→ **Task**
It is required that all of the data be written out exactly.

→ **Provided data**

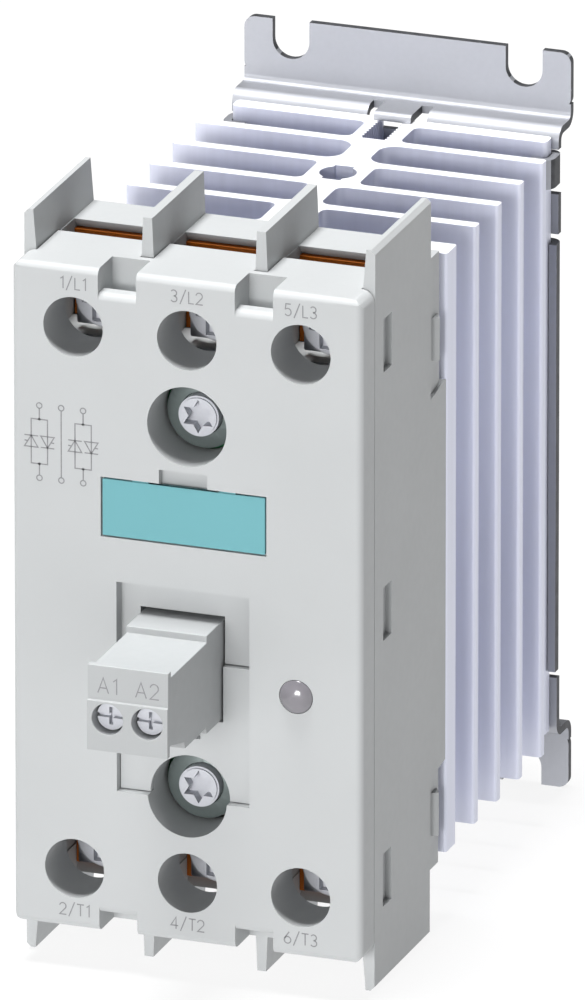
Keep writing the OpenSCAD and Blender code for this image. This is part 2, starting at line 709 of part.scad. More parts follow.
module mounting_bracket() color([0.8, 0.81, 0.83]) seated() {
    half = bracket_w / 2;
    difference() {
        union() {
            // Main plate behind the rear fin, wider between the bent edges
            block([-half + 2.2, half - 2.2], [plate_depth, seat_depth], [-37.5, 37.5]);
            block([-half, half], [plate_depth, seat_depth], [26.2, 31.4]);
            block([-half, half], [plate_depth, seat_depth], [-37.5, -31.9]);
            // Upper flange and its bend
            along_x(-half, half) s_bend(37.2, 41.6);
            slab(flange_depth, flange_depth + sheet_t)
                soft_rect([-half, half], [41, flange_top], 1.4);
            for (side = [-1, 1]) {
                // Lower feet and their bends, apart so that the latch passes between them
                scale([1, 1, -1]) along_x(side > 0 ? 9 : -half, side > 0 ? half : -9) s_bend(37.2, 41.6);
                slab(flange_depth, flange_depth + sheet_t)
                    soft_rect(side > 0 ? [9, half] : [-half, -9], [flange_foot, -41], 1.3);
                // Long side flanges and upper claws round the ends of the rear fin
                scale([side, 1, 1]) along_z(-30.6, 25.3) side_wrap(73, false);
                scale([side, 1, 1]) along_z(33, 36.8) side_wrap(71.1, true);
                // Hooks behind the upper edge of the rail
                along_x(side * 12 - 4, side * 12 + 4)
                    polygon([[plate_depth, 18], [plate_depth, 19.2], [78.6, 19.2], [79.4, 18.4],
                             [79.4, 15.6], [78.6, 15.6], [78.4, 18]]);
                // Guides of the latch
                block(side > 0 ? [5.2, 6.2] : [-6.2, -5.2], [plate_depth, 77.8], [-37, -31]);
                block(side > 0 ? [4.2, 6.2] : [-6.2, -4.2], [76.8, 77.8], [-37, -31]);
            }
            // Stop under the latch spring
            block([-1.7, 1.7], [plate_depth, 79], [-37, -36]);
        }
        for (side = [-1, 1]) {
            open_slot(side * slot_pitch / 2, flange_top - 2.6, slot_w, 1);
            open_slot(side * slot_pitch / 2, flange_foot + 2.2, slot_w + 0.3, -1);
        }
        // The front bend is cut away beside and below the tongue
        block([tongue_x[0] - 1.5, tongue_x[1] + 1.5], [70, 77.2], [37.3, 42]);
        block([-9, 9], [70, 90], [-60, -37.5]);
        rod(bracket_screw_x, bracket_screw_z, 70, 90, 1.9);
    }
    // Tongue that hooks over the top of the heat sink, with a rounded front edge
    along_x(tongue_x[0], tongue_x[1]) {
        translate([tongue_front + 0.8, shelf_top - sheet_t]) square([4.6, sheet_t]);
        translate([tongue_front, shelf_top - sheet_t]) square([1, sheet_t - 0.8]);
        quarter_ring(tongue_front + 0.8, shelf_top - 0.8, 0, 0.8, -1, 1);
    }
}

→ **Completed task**
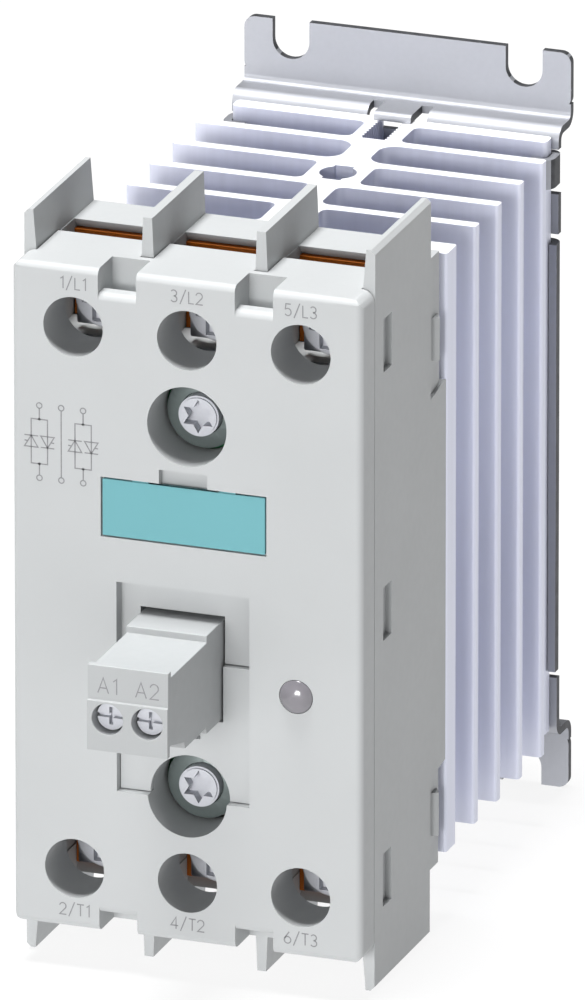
Keep writing the OpenSCAD and Blender code for this image. This is part 2, starting at line 709 of part.scad. More parts follow.
module mounting_bracket() color([0.8, 0.81, 0.83]) seated() {
    half = bracket_w / 2;
    difference() {
        union() {
            // Main plate behind the rear fin, wider between the bent edges
            block([-half + 2.2, half - 2.2], [plate_depth, seat_depth], [-37.5, 37.5]);
            block([-half, half], [plate_depth, seat_depth], [26.2, 31.4]);
            block([-half, half], [plate_depth, seat_depth], [-37.5, -31.9]);
            // Upper flange and its bend
            along_x(-half, half) s_bend(37.2, 41.6);
            slab(flange_depth, flange_depth + sheet_t)
                soft_rect([-half, half], [41, flange_top], 1.4);
            for (side = [-1, 1]) {
                // Lower feet and their bends, apart so that the latch passes between them
                scale([1, 1, -1]) along_x(side > 0 ? 9 : -half, side > 0 ? half : -9) s_bend(37.2, 41.6);
                slab(flange_depth, flange_depth + sheet_t)
                    soft_rect(side > 0 ? [9, half] : [-half, -9], [flange_foot, -41], 1.3);
                // Long side flanges and upper claws round the ends of the rear fin
                scale([side, 1, 1]) along_z(-30.6, 25.3) side_wrap(73, false);
                scale([side, 1, 1]) along_z(33, 36.8) side_wrap(71.1, true);
                // Hooks behind the upper edge of the rail
                along_x(side * 12 - 4, side * 12 + 4)
                    polygon([[plate_depth, 18], [plate_depth, 19.2], [78.6, 19.2], [79.4, 18.4],
                             [79.4, 15.6], [78.6, 15.6], [78.4, 18]]);
                // Guides of the latch
                block(side > 0 ? [5.2, 6.2] : [-6.2, -5.2], [plate_depth, 77.8], [-37, -31]);
                block(side > 0 ? [4.2, 6.2] : [-6.2, -4.2], [76.8, 77.8], [-37, -31]);
            }
            // Stop under the latch spring
            block([-1.7, 1.7], [plate_depth, 79], [-37, -36]);
        }
        for (side = [-1, 1]) {
            open_slot(side * slot_pitch / 2, flange_top - 2.6, slot_w, 1);
            open_slot(side * slot_pitch / 2, flange_foot + 2.2, slot_w + 0.3, -1);
        }
        // The front bend is cut away beside and below the tongue
        block([tongue_x[0] - 1.5, tongue_x[1] + 1.5], [70, 77.2], [37.3, 42]);
        block([-9, 9], [70, 90], [-60, -37.5]);
        rod(bracket_screw_x, bracket_screw_z, 70, 90, 1.9);
    }
    // Tongue that hooks over the top of the heat sink, with a rounded front edge
    along_x(tongue_x[0], tongue_x[1]) {
        translate([tongue_front + 0.8, shelf_top - sheet_t]) square([4.6, sheet_t]);
        translate([tongue_front, shelf_top - sheet_t]) square([1, sheet_t - 0.8]);
        quarter_ring(tongue_front + 0.8, shelf_top - 0.8, 0, 0.8, -1, 1);
    }
}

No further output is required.